At Tone Cooling Technology Co., Ltd., innovation meets precision. By leveraging cutting-edge materials science and manufacturing techniques, they produce high-performance heat sinks tailored to the needs of gamers, professionals, and industrial users alike.

With a focus on durability, efficiency, and aesthetic appeal, their products often feature advanced designs like vapor chambers and custom microfin arrays. These heat sinks not only cool effectively but also integrate seamlessly into modern PC builds, enhancing both performance and style.

The humble computer heat sink is much more than just a piece of metal. It’s a sophisticated piece of technology that plays a vital role in the performance and longevity of your computer. Through advances in material science, design innovation, and integration with active cooling systems, heat sinks continue to evolve, ensuring that our increasingly powerful computers remain cool under pressure.
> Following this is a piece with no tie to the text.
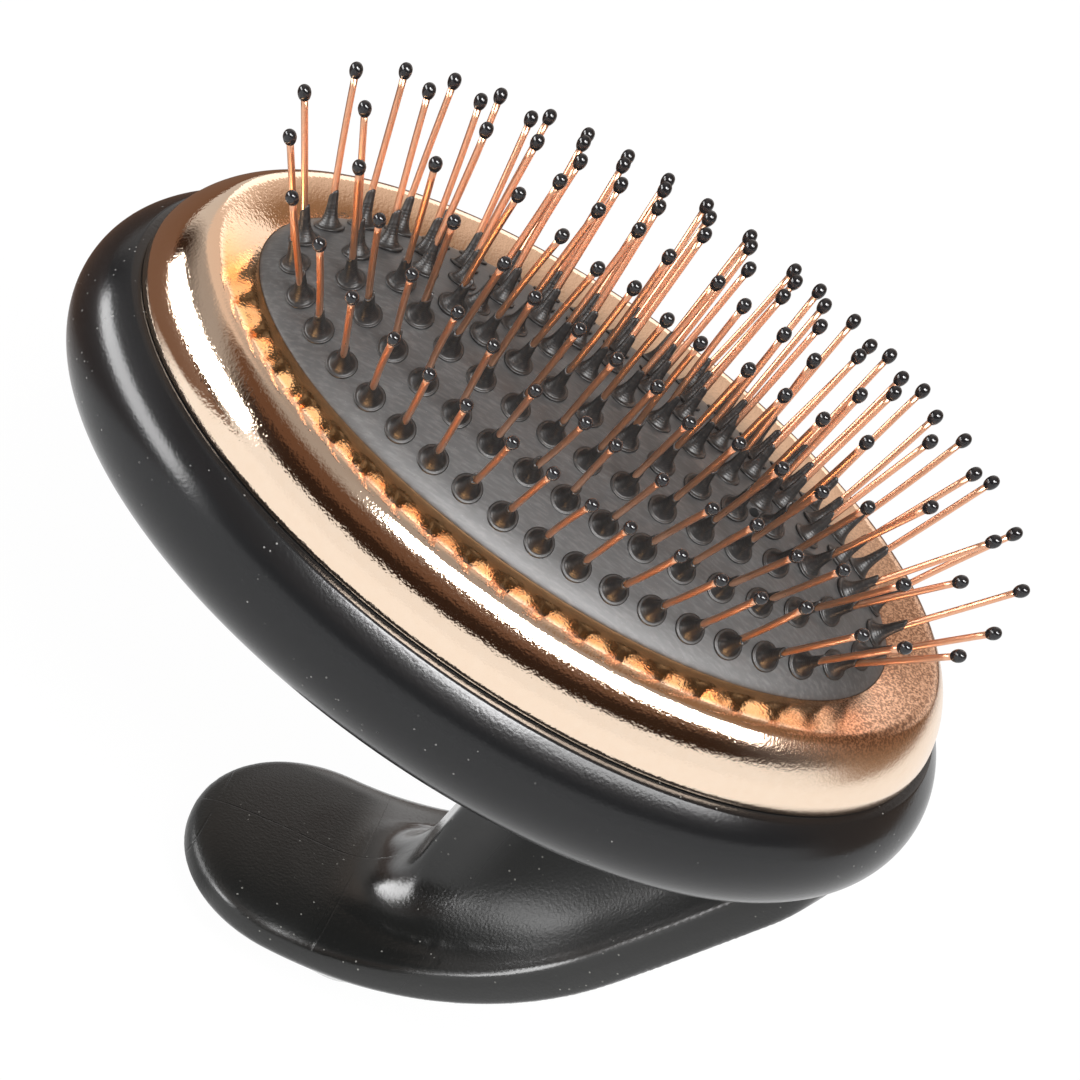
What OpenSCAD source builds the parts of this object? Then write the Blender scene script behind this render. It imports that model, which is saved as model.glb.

Whether you are building a high-end gaming rig or a professional workstation, investing in a high-performance heat sink from trusted companies like Tone Cooling Technology Co., Ltd. can make all the difference in achieving the thermal stability needed for optimal performance.

FAQs

Q1: What materials are commonly used in computer heat sinks?

A1: Copper and aluminum are the most common materials, chosen for their excellent thermal conductivity and balance between performance and cost.

Q2: Can a computer heat sink work without a fan?

A2: Passive heat sinks can work without fans but are generally less effective than those paired with active airflow, especially under heavy loads.

Q3: What is the difference between a heat sink and a cold plate?

A3: Heat sinks typically dissipate heat into the air, while cold plates are designed to transfer heat to a liquid coolant in liquid cooling systems.

Q4: How often should I clean my computer heat sink?

A4: Regular cleaning every 3-6 months is recommended to remove dust and maintain optimal cooling efficiency.

Q5: Does a bigger heat sink always mean better cooling?

A5: Not necessarily. Design, materials, and airflow play critical roles. A well-engineered smaller heat sink can outperform a bulky but poorly designed one.